* **INFORMATION SUPPLIED**

# # # # #

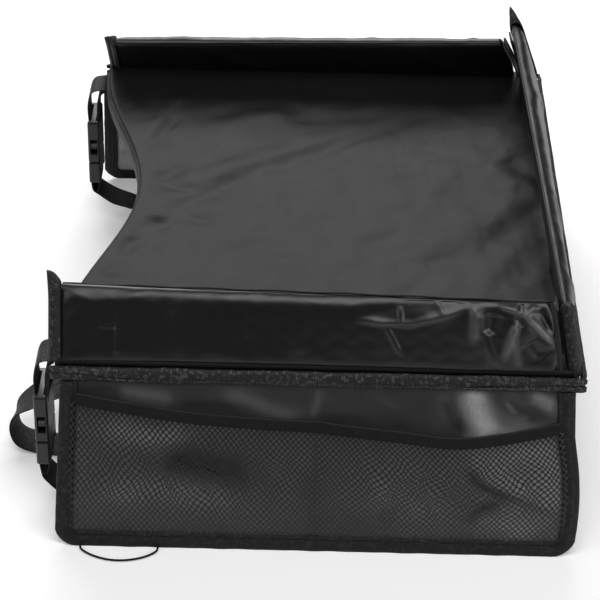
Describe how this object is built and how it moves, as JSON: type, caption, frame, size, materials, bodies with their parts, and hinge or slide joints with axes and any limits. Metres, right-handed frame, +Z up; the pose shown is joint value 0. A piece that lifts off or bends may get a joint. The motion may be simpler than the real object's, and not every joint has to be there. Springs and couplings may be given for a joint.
{
  "type": "car seat tray table",
  "caption": "Soft travel tray for a child's car seat: padded deck with a belly cut-out, folding walls, net-pocket side panels and a buckled waist strap.",
  "frame": {"origin": "centre of the bounding box at the floor the side panels stand on", "axes": "+Z up, +X the tray's front, away from the child, -Y the near side of the picture"},
  "size_m": [0.3761, 0.4797, 0.1781],
  "materials": {
    "deck_fabric": "satin",
    "wall_fabric": "satin",
    "webbing_tape": "ribbed",
    "foam": "matte",
    "board": "matte",
    "pocket_net": "matte",
    "buckle_plastic": "moulded",
    "hook_strip": "matte",
    "loop_strip": "matte",
    "elastic": "matte"
  },
  "bodies": {
    "tray": {"deck_board": "board", "deck_top_cover": "deck_fabric", "deck_under_cover": "deck_fabric", "belly_binding": "webbing_tape", "near_edge_binding": "webbing_tape", "far_edge_binding": "webbing_tape", "front_edge_binding": "webbing_tape", "board_zip": "board", "near_anchor_webbing": "webbing_tape", "far_anchor_webbing": "webbing_tape", "near_buckle_socket": "buckle_plastic", "far_buckle_socket": "buckle_plastic", "waist_strap": "webbing_tape"},
    "near_wall": {"near_wall_cover": "wall_fabric", "near_wall_core": "foam", "near_wall_end_binding": "webbing_tape", "near_wall_hook_strip": "hook_strip"},
    "far_wall": {"far_wall_cover": "wall_fabric", "far_wall_core": "foam", "far_wall_end_binding": "webbing_tape", "far_wall_hook_strip": "hook_strip"},
    "front_wall": {"front_wall_cover": "wall_fabric", "front_wall_core": "foam", "front_wall_near_binding": "webbing_tape", "front_wall_far_binding": "webbing_tape", "near_wall_loop_strip": "loop_strip", "far_wall_loop_strip": "loop_strip"},
    "near_panel": {"near_side_panel": "wall_fabric", "near_panel_binding": "webbing_tape", "near_pocket_net_rear": "pocket_net", "near_pocket_net_front": "pocket_net", "near_pocket_band": "elastic", "elastic_loop": "elastic"},
    "far_panel": {"far_side_panel": "wall_fabric", "far_panel_binding": "webbing_tape", "far_pocket_net_rear": "pocket_net", "far_pocket_net_front": "pocket_net", "far_pocket_band": "elastic"},
    "near_plug": {"near_buckle_plug": "buckle_plastic"},
    "far_plug": {"far_buckle_plug": "buckle_plastic"},
    "near_arm_a": {"near_buckle_arm_a": "buckle_plastic"},
    "near_arm_b": {"near_buckle_arm_b": "buckle_plastic"},
    "far_arm_a": {"far_buckle_arm_a": "buckle_plastic"},
    "far_arm_b": {"far_buckle_arm_b": "buckle_plastic"}
  },
  "joints": [
    {"name": "near_wall_fold", "type": "hinge", "parent": "tray", "child": "near_wall", "pos_m": [0.02, -0.195, 0.12363], "axis": [1, 0, 0], "range_deg": [-55, 90]},
    {"name": "far_wall_fold", "type": "hinge", "parent": "tray", "child": "far_wall", "pos_m": [0.02, 0.195, 0.12363], "axis": [-1, 0, 0], "range_deg": [-37, 120]},
    {"name": "front_wall_fold", "type": "hinge", "parent": "tray", "child": "front_wall", "pos_m": [0.18, 0, 0.12363], "axis": [0, 1, 0], "range_deg": [0, 98]},
    {"name": "near_panel_swing", "type": "hinge", "parent": "tray", "child": "near_panel", "pos_m": [0.02, -0.2018, 0.10753], "axis": [1, 0, 0], "range_deg": [-60, 98], "deforming": ["waist_strap"]},
    {"name": "far_panel_swing", "type": "hinge", "parent": "tray", "child": "far_panel", "pos_m": [0.02, 0.2018, 0.10753], "axis": [-1, 0, 0], "range_deg": [-60, 98], "deforming": ["waist_strap"]},
    {"name": "near_plug_slide", "type": "slide", "parent": "tray", "child": "near_plug", "axis": [0, 0, -1], "range_m": [0, 0.024], "deforming": ["near_buckle_arm_a", "near_buckle_arm_b", "waist_strap"]},
    {"name": "far_plug_slide", "type": "slide", "parent": "tray", "child": "far_plug", "axis": [0, 0, -1], "range_m": [0, 0.024], "deforming": ["far_buckle_arm_a", "far_buckle_arm_b", "waist_strap"]},
    {"name": "near_arm_a_squeeze", "type": "hinge", "parent": "near_plug", "child": "near_arm_a", "pos_m": [-0.156, -0.1865, 0.05563], "axis": [-1, 0, 0], "range_deg": [0, 13.5], "stiffness_Nm_per_rad": 0.02},
    {"name": "near_arm_b_squeeze", "type": "hinge", "parent": "near_plug", "child": "near_arm_b", "pos_m": [-0.156, -0.1695, 0.05563], "axis": [1, 0, 0], "range_deg": [0, 13.5], "stiffness_Nm_per_rad": 0.02},
    {"name": "far_arm_a_squeeze", "type": "hinge", "parent": "far_plug", "child": "far_arm_a", "pos_m": [-0.156, 0.1695, 0.05563], "axis": [-1, 0, 0], "range_deg": [0, 13.5], "stiffness_Nm_per_rad": 0.02},
    {"name": "far_arm_b_squeeze", "type": "hinge", "parent": "far_plug", "child": "far_arm_b", "pos_m": [-0.156, 0.1865, 0.05563], "axis": [1, 0, 0], "range_deg": [0, 13.5], "stiffness_Nm_per_rad": 0.02}
  ],
  "couplings": [
    {"joint": "near_arm_b_squeeze", "follows": "near_arm_a_squeeze", "ratio": 1},
    {"joint": "far_arm_b_squeeze", "follows": "far_arm_a_squeeze", "ratio": 1}
  ]
}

# # # # #

* **EXERCISE GOAL**
Each line of the material above either contains the word "materials" or does not; state how many do, and nothing else.

* **COMPLETE OUTPUT**
2